Chicken Khao Soi (Snowed in Version)

Curry Paste

2 Dried Thai Bird Chilies

2 shallots, rough chop

10 cloves of garlic, peeled

A chubby 1 inch nub of fresh ginger, peeled, rough chop

1 Tbsp coriander

1 Tbsp turmeric

1 tsp of curry powder (I used basic, on the shelf curry powder.)

Soup Base

Grapeseed oil

2 cans Coconut Milk

3 cups chicken broth

1 pound skinless, boneless chicken thighs

½ pound egg noodles (most stores have the Chinese kind available)

¼ cup fish sauce

1 Tbsp brown sugar

Garnishes bean sprouts, chili oil, fried onions, pickled onion, lime slices


Place chilies in a small heat proof bowl (or big mug.)  Cover with boiling water and let soak at least 1 hour.

Remove the chiles.  If you are scared of the heat, you can split them and remove some of the seeds.  DO NOT toss out the water.
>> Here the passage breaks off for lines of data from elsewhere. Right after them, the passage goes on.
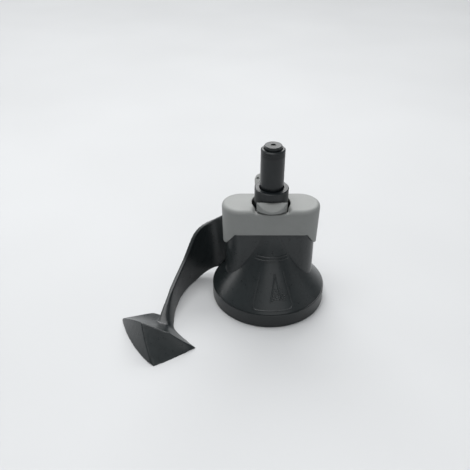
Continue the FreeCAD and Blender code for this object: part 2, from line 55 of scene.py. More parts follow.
# Metres, +Z up, the same frame as the assembly: hub axis on Z, thumb tab towards -Y.
MM = 0.001


# ---- settings -------------------------------------------------------------------------------
def length(name, description, default):
    return FloatProperty(name=name, description=description, default=default, min=0.0, max=1.0,
                         unit="LENGTH", subtype="DISTANCE", precision=5)


def factor(name, description, default):
    return FloatProperty(name=name, description=description, default=default, min=0.0, max=1.0,
                         subtype="FACTOR")


def colour(name, description, default):
    return FloatVectorProperty(name=name, description=description, default=default, min=0.0,
                               max=1.0, size=3, subtype="COLOR")


def angle(name, description, degrees):
    return FloatProperty(name=name, description=description, default=math.radians(degrees),
                         unit="ROTATION", subtype="ANGLE")


def watts(name, description, default):
    return FloatProperty(name=name, description=description + ", in watts", default=default, min=0.0)


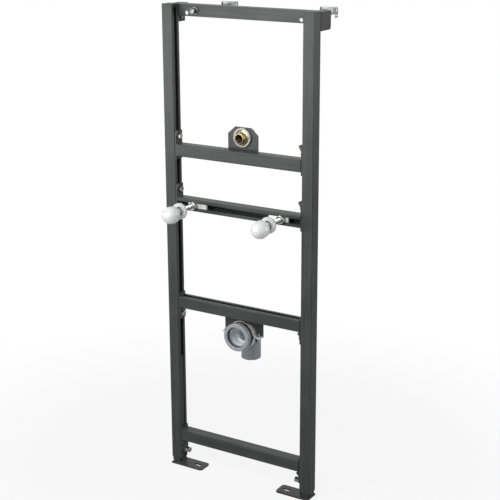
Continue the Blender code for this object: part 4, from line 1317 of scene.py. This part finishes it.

With either a mortar and pestle or food processor, puree the soaked chiles, shallots, garlic, ginger, coriander, turmeric and curry powder.  Drizzle in the chili water until it resembles a smooth paste.  Set aside.

In a large soup pot, heat about 1-2 Tablespoons of olive oil.  (Most of the online recipes had vegetable oil.)

Cook the curry paste until it slightly darker.  (I think I didn’t do this step long enough.)

Add broth and coconut milk.

Bring to a boil and add chicken.

Lower your heat to a simmer.

Cook until the chicken is cooked (about 25-30 minutes for whole thighs)

You can also cook the noodles in a separate pot per package instructions.  (I drizzled the noodles with toasted sesame oil when they were done.)

Remove the thighs from the soup.  You can cut them up or shred the meat. Add it back to the soup pot.

Add the fish sauce and sugar to the soup.  Taste.  You may want to add more fish sauce for the salt or sugar for sweet.  If you want it spicier, I would serve it with chili oil instead of doctoring up the whole pot.

Add some noodles to individual dishes and ladle soup.  You can make it super soupy or you can just barely cover the noodles.  Your choice.

Our bowls were garnished with fried onions, bean sprouts, pickled onions and a few drop of chili oil.

I will make this again this year…after I taste a restaurant version to see how far off or how spot on I was!!!